Entries with model source code:
--- Begin ---
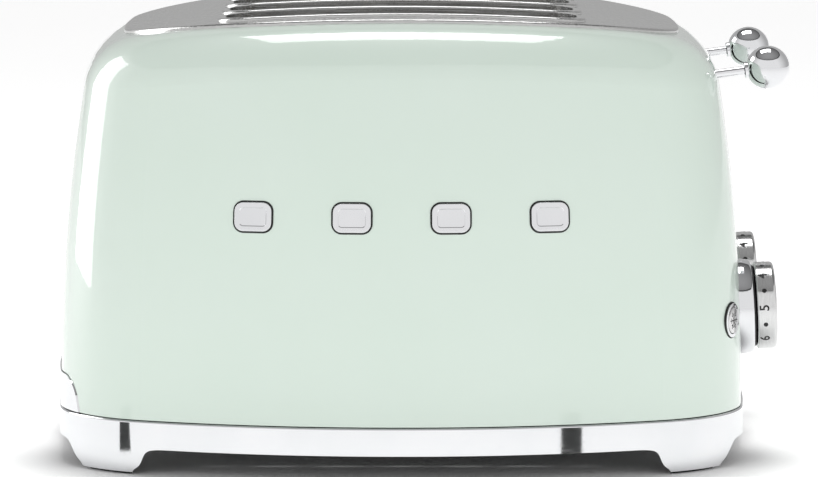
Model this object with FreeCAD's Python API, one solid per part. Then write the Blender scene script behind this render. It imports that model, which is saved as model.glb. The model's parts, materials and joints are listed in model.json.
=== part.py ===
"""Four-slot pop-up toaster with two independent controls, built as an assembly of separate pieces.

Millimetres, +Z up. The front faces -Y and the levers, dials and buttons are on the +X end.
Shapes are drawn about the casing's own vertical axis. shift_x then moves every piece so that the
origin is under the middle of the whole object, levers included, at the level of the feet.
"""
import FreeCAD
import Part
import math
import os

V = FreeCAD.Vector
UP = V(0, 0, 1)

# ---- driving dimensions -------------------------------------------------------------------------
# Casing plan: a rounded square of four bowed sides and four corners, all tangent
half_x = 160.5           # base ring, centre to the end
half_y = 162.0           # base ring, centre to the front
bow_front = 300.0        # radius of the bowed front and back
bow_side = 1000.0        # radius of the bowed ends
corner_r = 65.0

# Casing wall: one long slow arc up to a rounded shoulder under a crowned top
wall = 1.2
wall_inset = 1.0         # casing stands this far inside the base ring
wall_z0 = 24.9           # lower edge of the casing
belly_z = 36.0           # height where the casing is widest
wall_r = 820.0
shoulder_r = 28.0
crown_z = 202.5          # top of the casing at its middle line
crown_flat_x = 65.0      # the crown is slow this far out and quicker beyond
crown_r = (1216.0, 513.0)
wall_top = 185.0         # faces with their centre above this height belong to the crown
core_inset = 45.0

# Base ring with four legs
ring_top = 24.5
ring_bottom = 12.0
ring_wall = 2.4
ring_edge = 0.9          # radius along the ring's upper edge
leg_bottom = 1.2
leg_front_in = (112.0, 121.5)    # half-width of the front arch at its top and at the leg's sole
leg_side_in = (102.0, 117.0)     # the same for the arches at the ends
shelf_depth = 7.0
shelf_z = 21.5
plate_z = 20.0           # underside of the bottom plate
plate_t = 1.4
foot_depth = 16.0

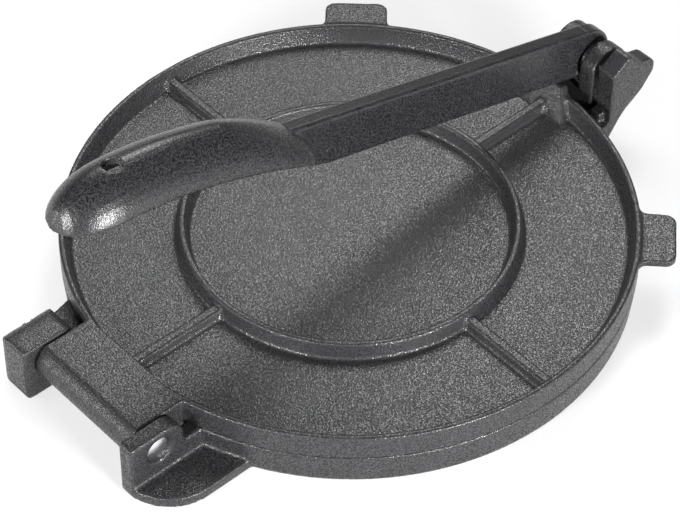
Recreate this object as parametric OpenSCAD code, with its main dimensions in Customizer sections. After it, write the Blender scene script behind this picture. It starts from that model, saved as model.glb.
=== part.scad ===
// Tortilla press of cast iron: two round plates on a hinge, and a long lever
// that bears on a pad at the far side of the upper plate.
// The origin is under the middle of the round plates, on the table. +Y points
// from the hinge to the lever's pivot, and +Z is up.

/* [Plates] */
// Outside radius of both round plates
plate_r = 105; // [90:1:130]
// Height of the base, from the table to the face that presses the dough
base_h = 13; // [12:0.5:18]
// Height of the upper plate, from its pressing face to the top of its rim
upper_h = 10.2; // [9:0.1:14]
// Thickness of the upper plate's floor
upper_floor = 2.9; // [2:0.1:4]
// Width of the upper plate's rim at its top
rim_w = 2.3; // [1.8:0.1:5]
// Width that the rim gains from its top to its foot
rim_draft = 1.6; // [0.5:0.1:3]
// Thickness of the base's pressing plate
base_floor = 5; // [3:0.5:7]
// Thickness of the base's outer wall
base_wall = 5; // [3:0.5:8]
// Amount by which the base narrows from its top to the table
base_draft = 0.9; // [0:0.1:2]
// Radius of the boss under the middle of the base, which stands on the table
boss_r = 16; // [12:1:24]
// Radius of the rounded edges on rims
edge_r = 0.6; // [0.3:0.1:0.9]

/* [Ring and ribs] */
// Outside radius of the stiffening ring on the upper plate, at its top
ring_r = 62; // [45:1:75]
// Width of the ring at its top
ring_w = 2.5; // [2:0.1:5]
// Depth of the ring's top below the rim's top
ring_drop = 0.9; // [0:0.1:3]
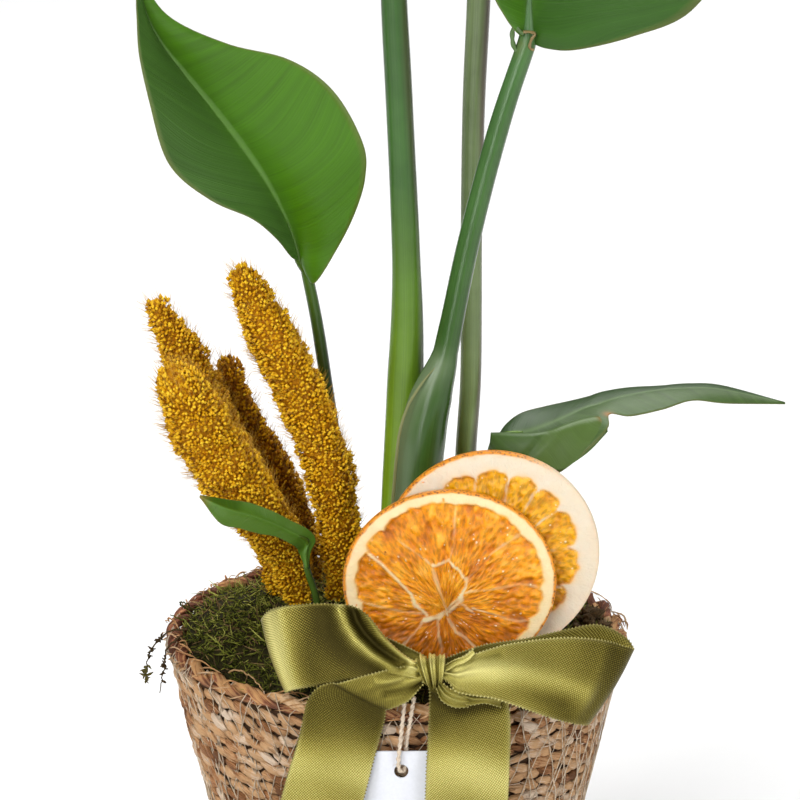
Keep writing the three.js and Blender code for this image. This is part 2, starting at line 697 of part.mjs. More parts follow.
--- End ---
• Exercise goal: Your task is to quote the listing above word for word.

• Completed exercise:
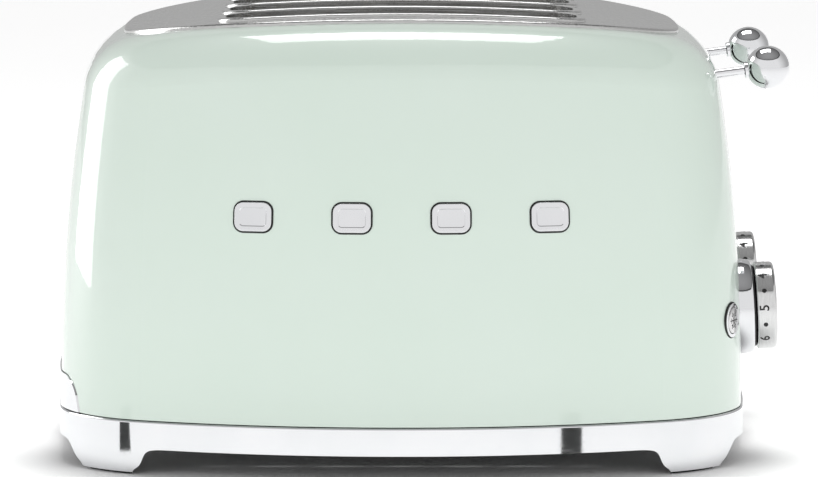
Model this object with FreeCAD's Python API, one solid per part. Then write the Blender scene script behind this render. It imports that model, which is saved as model.glb. The model's parts, materials and joints are listed in model.json.
=== part.py ===
"""Four-slot pop-up toaster with two independent controls, built as an assembly of separate pieces.

Millimetres, +Z up. The front faces -Y and the levers, dials and buttons are on the +X end.
Shapes are drawn about the casing's own vertical axis. shift_x then moves every piece so that the
origin is under the middle of the whole object, levers included, at the level of the feet.
"""
import FreeCAD
import Part
import math
import os

V = FreeCAD.Vector
UP = V(0, 0, 1)

# ---- driving dimensions -------------------------------------------------------------------------
# Casing plan: a rounded square of four bowed sides and four corners, all tangent
half_x = 160.5           # base ring, centre to the end
half_y = 162.0           # base ring, centre to the front
bow_front = 300.0        # radius of the bowed front and back
bow_side = 1000.0        # radius of the bowed ends
corner_r = 65.0

# Casing wall: one long slow arc up to a rounded shoulder under a crowned top
wall = 1.2
wall_inset = 1.0         # casing stands this far inside the base ring
wall_z0 = 24.9           # lower edge of the casing
belly_z = 36.0           # height where the casing is widest
wall_r = 820.0
shoulder_r = 28.0
crown_z = 202.5          # top of the casing at its middle line
crown_flat_x = 65.0      # the crown is slow this far out and quicker beyond
crown_r = (1216.0, 513.0)
wall_top = 185.0         # faces with their centre above this height belong to the crown
core_inset = 45.0

# Base ring with four legs
ring_top = 24.5
ring_bottom = 12.0
ring_wall = 2.4
ring_edge = 0.9          # radius along the ring's upper edge
leg_bottom = 1.2
leg_front_in = (112.0, 121.5)    # half-width of the front arch at its top and at the leg's sole
leg_side_in = (102.0, 117.0)     # the same for the arches at the ends
shelf_depth = 7.0
shelf_z = 21.5
plate_z = 20.0           # underside of the bottom plate
plate_t = 1.4
foot_depth = 16.0

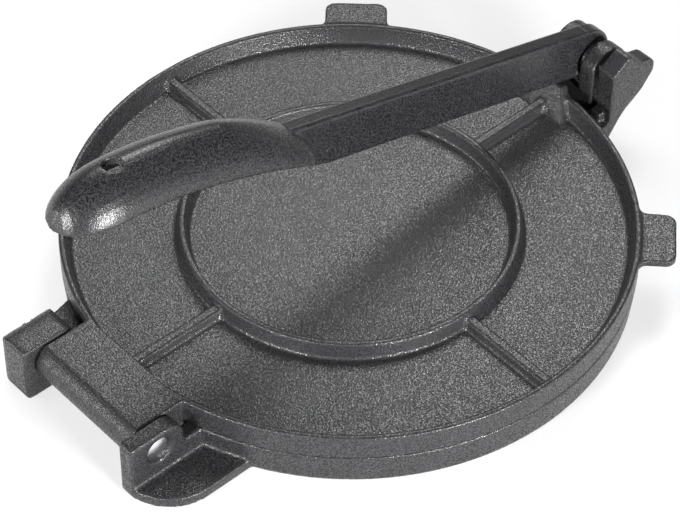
Recreate this object as parametric OpenSCAD code, with its main dimensions in Customizer sections. After it, write the Blender scene script behind this picture. It starts from that model, saved as model.glb.
=== part.scad ===
// Tortilla press of cast iron: two round plates on a hinge, and a long lever
// that bears on a pad at the far side of the upper plate.
// The origin is under the middle of the round plates, on the table. +Y points
// from the hinge to the lever's pivot, and +Z is up.

/* [Plates] */
// Outside radius of both round plates
plate_r = 105; // [90:1:130]
// Height of the base, from the table to the face that presses the dough
base_h = 13; // [12:0.5:18]
// Height of the upper plate, from its pressing face to the top of its rim
upper_h = 10.2; // [9:0.1:14]
// Thickness of the upper plate's floor
upper_floor = 2.9; // [2:0.1:4]
// Width of the upper plate's rim at its top
rim_w = 2.3; // [1.8:0.1:5]
// Width that the rim gains from its top to its foot
rim_draft = 1.6; // [0.5:0.1:3]
// Thickness of the base's pressing plate
base_floor = 5; // [3:0.5:7]
// Thickness of the base's outer wall
base_wall = 5; // [3:0.5:8]
// Amount by which the base narrows from its top to the table
base_draft = 0.9; // [0:0.1:2]
// Radius of the boss under the middle of the base, which stands on the table
boss_r = 16; // [12:1:24]
// Radius of the rounded edges on rims
edge_r = 0.6; // [0.3:0.1:0.9]

/* [Ring and ribs] */
// Outside radius of the stiffening ring on the upper plate, at its top
ring_r = 62; // [45:1:75]
// Width of the ring at its top
ring_w = 2.5; // [2:0.1:5]
// Depth of the ring's top below the rim's top
ring_drop = 0.9; // [0:0.1:3]
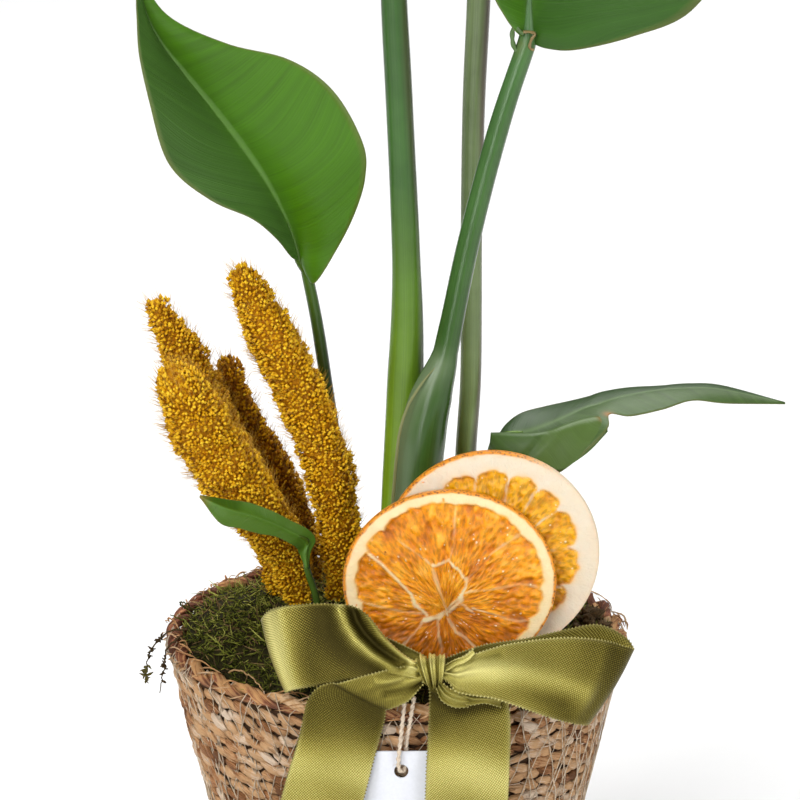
Keep writing the three.js and Blender code for this image. This is part 2, starting at line 697 of part.mjs. More parts follow.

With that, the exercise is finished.